Investigating the influence of noise and distractors on the interpretation of neural networks
Pieter-Jan Kindermans, Kristof Schütt, Klaus-Robert Müller, Sven Dähne
TL;DR
The paper investigates how noise and distractors affect neural-network explanations and argues that existing gradient-based methods may be unreliable in noisy settings. It formalizes a generative model $x = \boldsymbol{a}_{t}s_{t} + A_{n}\boldsymbol{s}_{n}^{T} + \boldsymbol{\epsilon}$ and shows that any linear explanation must satisfy $\boldsymbol{w}^{T}\boldsymbol{a}_{t}=1$ and $\boldsymbol{w}^{T}A_{n}=0$ to recover $s_{t}$, highlighting the importance of ignoring task-irrelevant directions. Through a deep Taylor decomposition lens, it analyzes root-point choices and existing rules (e.g., the $z$-rule, $w^2$-rule, $a$-rule) and proposes two new robust rules ($w^+$ and $a^+$) that align explanations with task-related variation. Empirical results on MNIST with an MLP show how different rules allocate relevance under noise, underscoring the need for principled rule selection and broader benchmarks for explanation methods.
Abstract
Understanding neural networks is becoming increasingly important.

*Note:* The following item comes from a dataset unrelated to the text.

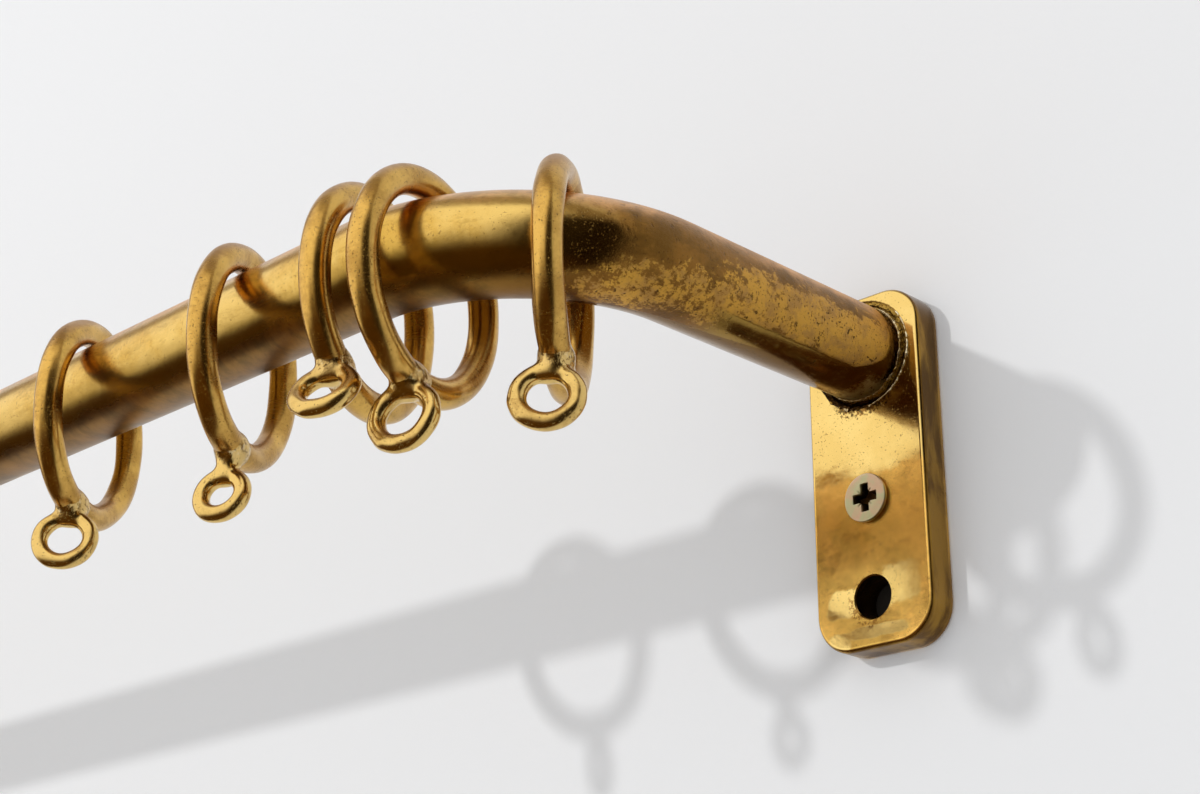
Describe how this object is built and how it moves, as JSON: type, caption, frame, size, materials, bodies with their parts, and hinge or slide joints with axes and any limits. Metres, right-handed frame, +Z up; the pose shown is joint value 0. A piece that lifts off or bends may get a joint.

Over the last few years different types of visualisation and explanation methods have been proposed. However, none of them explicitly considered the behaviour in the presence of noise and distracting elements. In this work, we will show how noise and distracting dimensions can influence the result of an explanation model. This gives a new theoretical insights to aid selection of the most appropriate explanation model within the deep-Taylor decomposition framework.